▶ What to work on: Restate word for word the lines of the data below, from the first through the one that has "return blend_colours(tree, amount, colour, (*fleck_colour, 1.0))".

Rows from a 3D modeling dataset
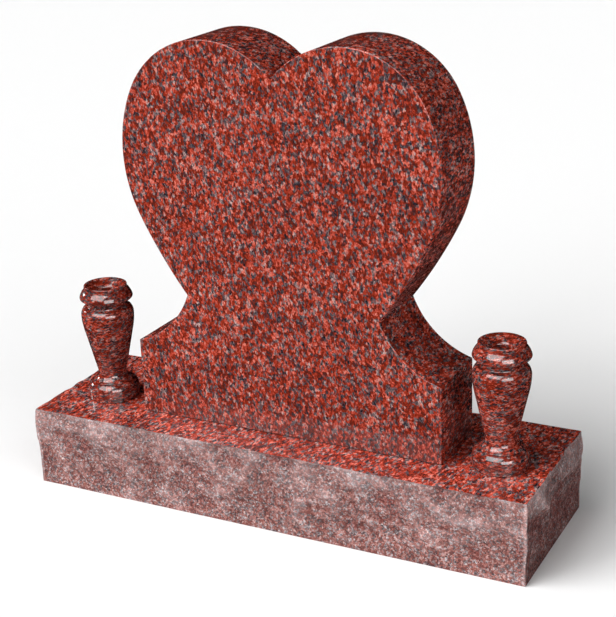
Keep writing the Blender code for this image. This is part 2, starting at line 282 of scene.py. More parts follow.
def with_flecks(tree, place, colour, fleck_colour):
    """A few pale flecks, each in the middle of a wide cell that its random number chose."""
    cells = node(tree, "ShaderNodeTexVoronoi", {"Vector": place, "Scale": 1.0 / FLECKS["spacing"]})
    number = node(tree, "ShaderNodeSeparateColor", {0: cells.outputs["Color"]}).outputs[1]
    chosen = maths(tree, "GREATER_THAN", number, FLECKS["chosen_above"])
    near = maths(tree, "LESS_THAN", cells.outputs["Distance"], FLECKS["reach"])
    amount = maths(tree, "MULTIPLY", maths(tree, "MULTIPLY", chosen, near), FLECKS["amount"])
    return blend_colours(tree, amount, colour, (*fleck_colour, 1.0))


def granite_colour(tree, grain, stone, stretch, tones, lightness):
    """Crystals in two sizes pick a tone, others pick red or muted stone, broad noise gathers both in drifts,
    the finest cells add glints, and clouds make wide patches lighter or darker. Returns the colour, the
    places and the crystals' numbers."""
    c = CRYSTALS
    place = stone_place(tree, stretch, grain * c["bend"])
    small = maths(tree, "MULTIPLY", grain_number(tree, place, grain * c["small"]), c["small_part"])
    number = maths(tree, "MULTIPLY_ADD", grain_number(tree, place, grain), c["large_part"], small)
    drift = broad_noise(tree, place, grain * c["drift"])
    drift = maths(tree, "MULTIPLY_ADD", drift, stone.drift, -stone.drift / 2)
    number = maths(tree, "ADD", number, drift)
    red, muted = (ramp(tree, number, tones[0], colours) for colours in tones[1:])
    colour = blend_colours(tree, muted_amount(tree, place, grain), red, muted)
    glint = grain_number(tree, place, grain * c["glint"])
    glint = maths(tree, "MULTIPLY_ADD", glint, 2 * stone.glint, 1.0 - stone.glint)
    cloud = broad_noise(tree, place, CLOUD_SIZE)
    cloud = maths(tree, "MULTIPLY_ADD", cloud, 2 * stone.cloud * lightness, (1.0 - stone.cloud) * lightness)
    level = maths(tree, "MULTIPLY", glint, cloud)
    colour = vector_maths(tree, "SCALE", {0: colour, "Scale": level})
    return with_flecks(tree, place, colour, stone.fleck_colour), place, number


def new_material(name):
    """A new material's node tree and its shader."""
    material = bpy.data.materials.new(name)
    material.use_nodes = True
    tree = material.node_tree
    return tree, tree.nodes["Principled BSDF"]


def dull(shader, roughness, specular):
    """Gives a shader an even roughness and a weak shine."""
    shader.inputs["Roughness"].default_value = roughness
    shader.inputs["Specular IOR Level"].default_value = specular


def polished_material(name, stone, stretch, roughness, lightness):
    """Polished granite, in which the darker crystals take the polish a little less well."""
    tree, shader = new_material(name)
    colour, _, number = granite_colour(tree, stone.grain, stone, stretch, POLISHED_TONES, lightness)
    tree.links.new(colour, shader.inputs["Base Color"])
    rough = maths(tree, "MULTIPLY_ADD", number, POLISH_BY_TONE, roughness + POLISH_LOSS)
    tree.links.new(rough, shader.inputs["Roughness"])


def dust_and_ridge_light_amount(tree, place, wear_and_shade, top):
    """Dust and painted ridge light lie thickest on the ridges, dust lies in a ragged strip under the top
    edge, and the pale mix thins out towards the foot and comes in patches."""
    height = node(tree, "ShaderNodeSeparateXYZ", {0: object_place(tree)}).outputs["Z"]
    below = maths(tree, "SUBTRACT", top, height)
    ragged = broad_noise(tree, place, STRIP["ragged_size"], STRIP_DETAIL)
    ragged = maths(tree, "MULTIPLY_ADD", ragged, STRIP["height"], STRIP["start"])
    strip = maths(tree, "LESS_THAN", below, ragged)
    fade = maths(tree, "DIVIDE", below, top, clamp=True)
    patches = broad_noise(tree, place, DUST["patch_size"], PATCH_DETAIL)
    patches = maths(tree, "MULTIPLY_ADD", patches, DUST["patches"], -DUST["patches"] / 2)
    dust = maths(tree, "MULTIPLY_ADD", fade, DUST["towards_foot"], DUST["at_top"])
    # Dust and painted light on the ridges
    dust = maths(tree, "MULTIPLY_ADD", wear_and_shade, DUST["dust_and_light_on_ridges"], dust)
    dust = maths(tree, "MULTIPLY_ADD", strip, DUST["in_strip"], dust)
    dust = maths(tree, "ADD", dust, patches, clamp=True)
    return maths(tree, "MULTIPLY", dust, DUST["most"])


def pitched_material(name, stone, top):
    """Broken stone: fine bruised crystals, dusty and painted lighter on the ridges, redder and darker with
    painted shade in the hollows.
    """
    tree, shader = new_material(name)
    colour, place, _ = granite_colour(tree, stone.broken_grain, stone, (1.0, 1.0, 1.0), BROKEN_TONES,
                                      stone.broken_lightness)
    wear_and_shade = node(tree, "ShaderNodeAttribute", {}, attribute_name=WEAR_SHADE_ATTRIBUTE).outputs["Fac"]
    dust = dust_and_ridge_light_amount(tree, place, wear_and_shade, top)
    colour = blend_colours(tree, dust, colour, (*stone.dust_colour, 1.0))
    # Painted shade in the bowls, tinted redder
    hollow = maths(tree, "MULTIPLY_ADD", wear_and_shade, HOLLOW_TINT_AND_SHADE["by_wear"], HOLLOW_TINT_AND_SHADE["start"], clamp=True)
    colour = blend_colours(tree, hollow, colour, HOLLOW_TINT_AND_SHADE["tint"], "MULTIPLY")
    # Painted light on the ridges and painted shade in the bowls
    level = maths(tree, "MULTIPLY_ADD", wear_and_shade, RIDGE_LIGHT_AND_BOWL_SHADE, 1.0)
    colour = vector_maths(tree, "SCALE", {0: colour, "Scale": level})
    tree.links.new(colour, shader.inputs["Base Color"])
    dull(shader, BROKEN_ROUGHNESS, BROKEN_SPECULAR)
    bruises = broad_noise(tree, place, BRUISES["size"], BRUISE_DETAIL)
    bump = {"Height": bruises, "Strength": BRUISES["strength"], "Distance": BRUISES["depth"]}
    tree.links.new(node(tree, "ShaderNodeBump", bump).outputs["Normal"], shader.inputs["Normal"])


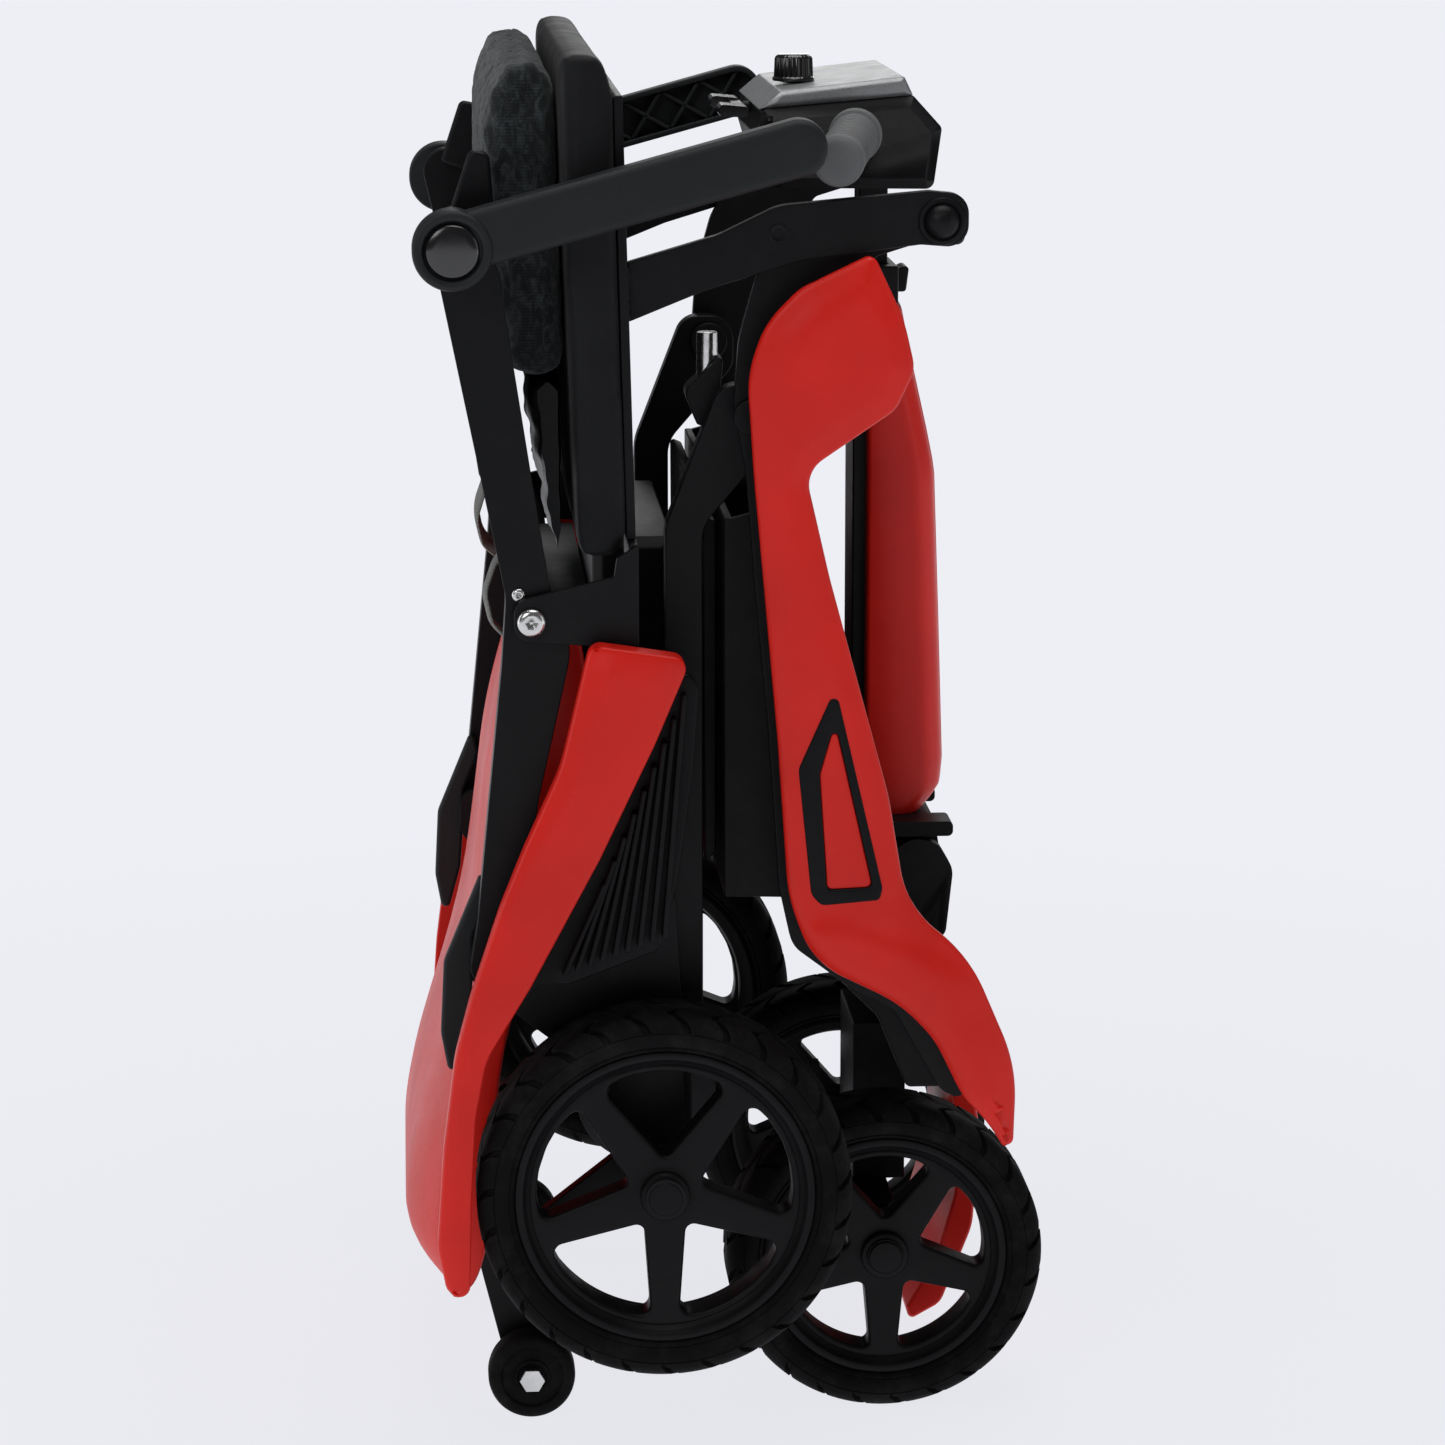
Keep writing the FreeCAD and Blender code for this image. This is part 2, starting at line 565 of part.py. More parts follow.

▶ Exercise response:
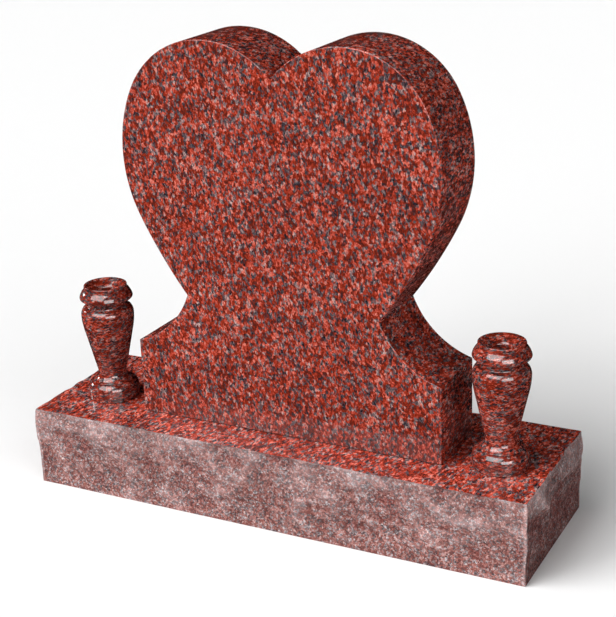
Keep writing the Blender code for this image. This is part 2, starting at line 282 of scene.py. More parts follow.
def with_flecks(tree, place, colour, fleck_colour):
    """A few pale flecks, each in the middle of a wide cell that its random number chose."""
    cells = node(tree, "ShaderNodeTexVoronoi", {"Vector": place, "Scale": 1.0 / FLECKS["spacing"]})
    number = node(tree, "ShaderNodeSeparateColor", {0: cells.outputs["Color"]}).outputs[1]
    chosen = maths(tree, "GREATER_THAN", number, FLECKS["chosen_above"])
    near = maths(tree, "LESS_THAN", cells.outputs["Distance"], FLECKS["reach"])
    amount = maths(tree, "MULTIPLY", maths(tree, "MULTIPLY", chosen, near), FLECKS["amount"])
    return blend_colours(tree, amount, colour, (*fleck_colour, 1.0))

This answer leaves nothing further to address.